▸ Supplied information:
## start
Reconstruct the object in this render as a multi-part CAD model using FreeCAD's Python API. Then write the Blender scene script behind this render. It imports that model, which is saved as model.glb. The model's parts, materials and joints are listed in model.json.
## end
## start
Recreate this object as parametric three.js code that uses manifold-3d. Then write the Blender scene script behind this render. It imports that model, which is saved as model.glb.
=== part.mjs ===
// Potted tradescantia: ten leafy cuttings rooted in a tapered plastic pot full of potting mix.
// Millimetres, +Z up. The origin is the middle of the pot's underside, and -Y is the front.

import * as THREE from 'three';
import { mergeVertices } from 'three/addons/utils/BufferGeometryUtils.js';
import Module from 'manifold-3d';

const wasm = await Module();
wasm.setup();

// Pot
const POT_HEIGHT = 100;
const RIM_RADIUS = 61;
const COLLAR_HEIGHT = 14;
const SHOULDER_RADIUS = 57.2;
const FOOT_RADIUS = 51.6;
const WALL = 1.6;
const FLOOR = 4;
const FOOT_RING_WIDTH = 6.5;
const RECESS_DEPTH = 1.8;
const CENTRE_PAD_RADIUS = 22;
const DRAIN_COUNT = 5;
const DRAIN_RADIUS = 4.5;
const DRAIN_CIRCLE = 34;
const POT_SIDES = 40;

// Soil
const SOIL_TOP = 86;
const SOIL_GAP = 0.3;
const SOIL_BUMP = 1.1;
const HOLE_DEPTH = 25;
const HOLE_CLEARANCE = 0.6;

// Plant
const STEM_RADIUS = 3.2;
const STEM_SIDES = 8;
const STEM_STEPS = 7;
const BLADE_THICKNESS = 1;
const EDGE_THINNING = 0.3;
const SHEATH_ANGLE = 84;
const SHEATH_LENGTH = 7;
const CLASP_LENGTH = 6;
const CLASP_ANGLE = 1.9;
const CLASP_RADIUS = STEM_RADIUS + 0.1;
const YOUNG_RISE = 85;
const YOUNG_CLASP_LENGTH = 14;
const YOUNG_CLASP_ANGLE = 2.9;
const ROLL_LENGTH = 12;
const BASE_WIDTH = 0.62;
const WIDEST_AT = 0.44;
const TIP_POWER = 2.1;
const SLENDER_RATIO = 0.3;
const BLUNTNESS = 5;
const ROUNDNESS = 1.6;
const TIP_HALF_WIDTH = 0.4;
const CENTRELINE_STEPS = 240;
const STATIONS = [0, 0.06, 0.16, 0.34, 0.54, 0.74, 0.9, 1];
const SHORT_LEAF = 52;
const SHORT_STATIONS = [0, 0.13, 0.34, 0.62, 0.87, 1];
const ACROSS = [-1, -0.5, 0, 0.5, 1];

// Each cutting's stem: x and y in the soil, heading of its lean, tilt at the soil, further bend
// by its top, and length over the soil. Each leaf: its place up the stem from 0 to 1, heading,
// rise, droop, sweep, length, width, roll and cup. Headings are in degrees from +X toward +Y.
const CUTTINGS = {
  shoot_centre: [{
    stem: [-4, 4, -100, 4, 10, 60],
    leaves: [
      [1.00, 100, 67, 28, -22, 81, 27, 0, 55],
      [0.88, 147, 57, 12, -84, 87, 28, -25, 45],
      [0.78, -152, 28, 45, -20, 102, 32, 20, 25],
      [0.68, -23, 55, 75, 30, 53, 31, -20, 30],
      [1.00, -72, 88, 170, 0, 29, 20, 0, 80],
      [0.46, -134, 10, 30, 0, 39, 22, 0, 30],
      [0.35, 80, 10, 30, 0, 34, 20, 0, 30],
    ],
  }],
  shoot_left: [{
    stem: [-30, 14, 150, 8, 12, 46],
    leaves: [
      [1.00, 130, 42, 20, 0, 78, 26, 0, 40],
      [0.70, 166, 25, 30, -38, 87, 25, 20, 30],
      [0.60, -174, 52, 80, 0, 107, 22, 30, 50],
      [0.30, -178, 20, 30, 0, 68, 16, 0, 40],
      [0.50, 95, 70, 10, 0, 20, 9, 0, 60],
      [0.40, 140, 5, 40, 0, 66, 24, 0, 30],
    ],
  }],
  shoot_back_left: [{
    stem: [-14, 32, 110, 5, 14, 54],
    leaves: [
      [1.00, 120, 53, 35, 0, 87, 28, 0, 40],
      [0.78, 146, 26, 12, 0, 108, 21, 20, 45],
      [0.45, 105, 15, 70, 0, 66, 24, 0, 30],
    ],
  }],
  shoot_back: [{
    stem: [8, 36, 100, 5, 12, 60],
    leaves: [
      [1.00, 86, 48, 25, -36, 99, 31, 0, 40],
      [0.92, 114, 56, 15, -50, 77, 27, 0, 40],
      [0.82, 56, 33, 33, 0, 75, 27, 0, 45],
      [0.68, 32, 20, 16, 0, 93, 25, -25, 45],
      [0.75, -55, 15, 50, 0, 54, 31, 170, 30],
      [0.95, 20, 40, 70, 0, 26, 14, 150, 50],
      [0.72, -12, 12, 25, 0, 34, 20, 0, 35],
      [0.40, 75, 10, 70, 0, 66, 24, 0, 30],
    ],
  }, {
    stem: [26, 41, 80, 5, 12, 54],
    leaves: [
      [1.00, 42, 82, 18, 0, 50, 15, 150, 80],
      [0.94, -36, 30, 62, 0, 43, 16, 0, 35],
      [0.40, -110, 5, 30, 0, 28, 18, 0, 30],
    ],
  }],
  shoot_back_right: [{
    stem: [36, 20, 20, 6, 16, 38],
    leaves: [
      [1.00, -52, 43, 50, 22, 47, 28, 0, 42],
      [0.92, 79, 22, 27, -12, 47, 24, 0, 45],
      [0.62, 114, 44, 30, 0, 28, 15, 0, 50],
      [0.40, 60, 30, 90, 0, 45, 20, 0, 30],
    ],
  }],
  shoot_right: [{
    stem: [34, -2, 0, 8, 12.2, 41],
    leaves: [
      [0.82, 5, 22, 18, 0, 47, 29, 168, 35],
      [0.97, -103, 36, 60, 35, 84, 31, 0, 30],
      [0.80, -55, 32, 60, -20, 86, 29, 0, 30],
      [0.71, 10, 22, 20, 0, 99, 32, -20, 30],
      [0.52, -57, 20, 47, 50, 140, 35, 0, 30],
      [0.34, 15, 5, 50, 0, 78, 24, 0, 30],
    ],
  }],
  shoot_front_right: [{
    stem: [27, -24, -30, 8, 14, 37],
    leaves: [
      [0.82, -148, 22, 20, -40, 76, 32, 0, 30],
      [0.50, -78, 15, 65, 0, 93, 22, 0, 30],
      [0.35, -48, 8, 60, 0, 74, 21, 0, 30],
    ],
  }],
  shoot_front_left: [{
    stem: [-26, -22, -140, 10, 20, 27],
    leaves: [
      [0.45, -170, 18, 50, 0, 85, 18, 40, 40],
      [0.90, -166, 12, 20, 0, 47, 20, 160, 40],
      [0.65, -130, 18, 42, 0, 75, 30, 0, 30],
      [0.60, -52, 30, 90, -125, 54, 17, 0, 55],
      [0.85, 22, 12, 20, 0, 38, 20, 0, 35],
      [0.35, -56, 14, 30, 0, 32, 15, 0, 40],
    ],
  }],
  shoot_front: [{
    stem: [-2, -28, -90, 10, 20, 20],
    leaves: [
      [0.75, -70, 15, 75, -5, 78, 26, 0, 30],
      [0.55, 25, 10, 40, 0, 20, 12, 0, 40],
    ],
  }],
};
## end
▸ Task description: Your task is to extract exactly the lines starting at the line with "Recreate this object" and ending at the line with "const POT_SIDES = 40;", including both ends, and no other lines.

▸ Solution for this task:
Recreate this object as parametric three.js code that uses manifold-3d. Then write the Blender scene script behind this render. It imports that model, which is saved as model.glb.
=== part.mjs ===
// Potted tradescantia: ten leafy cuttings rooted in a tapered plastic pot full of potting mix.
// Millimetres, +Z up. The origin is the middle of the pot's underside, and -Y is the front.

import * as THREE from 'three';
import { mergeVertices } from 'three/addons/utils/BufferGeometryUtils.js';
import Module from 'manifold-3d';

const wasm = await Module();
wasm.setup();

// Pot
const POT_HEIGHT = 100;
const RIM_RADIUS = 61;
const COLLAR_HEIGHT = 14;
const SHOULDER_RADIUS = 57.2;
const FOOT_RADIUS = 51.6;
const WALL = 1.6;
const FLOOR = 4;
const FOOT_RING_WIDTH = 6.5;
const RECESS_DEPTH = 1.8;
const CENTRE_PAD_RADIUS = 22;
const DRAIN_COUNT = 5;
const DRAIN_RADIUS = 4.5;
const DRAIN_CIRCLE = 34;
const POT_SIDES = 40;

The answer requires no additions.